Al concepto y viabilidad del poder blando, enunciado por Joseph Nye en la década de los noventa del siglo XX, le queda poco espacio para influir en la marcha del tiempo si de los cambios políticos que se esperan en el discurrir de 2024 surgen los factores de endurecimiento que ya hoy son visibles. Cuando un editorialista de The Washington Post razona que es preciso un desenlace acordado de la invasión de Ucrania y un cambio radical en el Gobierno de Israel para serenar las relaciones entre bloques no hace más que enumerar las condiciones mínimas para despejar el horizonte. Es sabido y se trata de una realidad dramática que otros muchos conflictos deberían sacudir las conciencias, pero los de Ucrania y Gaza tienen una capacidad desestabilizadora sin igual, especialmente cuando se avizoran cambios en las estructuras de poder de las grandes potencias, cuando escasean las continuidades garantizadas en los sistemas democráticos y cuando están del todo consolidadas en las autocracias y las dictaduras.

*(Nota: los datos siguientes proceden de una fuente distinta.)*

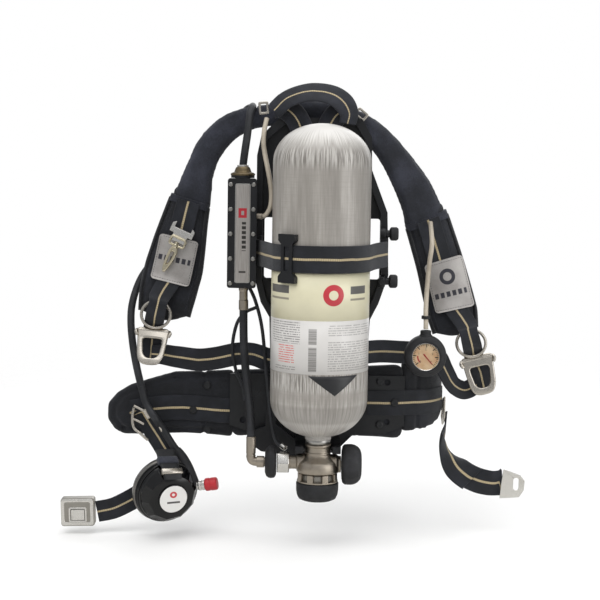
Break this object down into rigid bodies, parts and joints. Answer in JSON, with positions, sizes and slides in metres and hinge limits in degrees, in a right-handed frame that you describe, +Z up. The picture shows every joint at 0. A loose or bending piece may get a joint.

Resulta de todo ello una batalla cultural desencadenada por la extrema derecha, los diferentes nacionalismos agresivos y los muñidores de las desigualdades que azotan al ahora llamado Sur global. Hace un año llamó la atención Daniel Innerarity sobre la necesidad de no banalizar la idea de guerra cultural, tan a menudo invocada de forma inapropiada, al mismo tiempo que sostuvo que debería alarmarnos que tal conflicto se concrete contra todo aquello que caracteriza y es propio de la cultura democrática. Ese es finalmente el resumen de todos los riesgos que 2024 hereda de 2023, corregidos y aumentados por la tragedia que devasta la Franja de Gaza desde el 7 de octubre. Es inimaginable que la cultura democrática pueda sobrevivir a envestidas como la del 24 de febrero de 2023 en Ucrania y a la estrategia de tierra quemada seguida por Netanyahu y sus generales. Es harto improbable que subsista si se imponen las enseñanzas de los predicadores de la mano dura, promotores de la utopía reaccionaria, aquella que promete más seguridad a cambio de menos libertad. Pero son esos voceros los que cada día disponen de más tribunas y más auditorios dispuestos a escucharlos.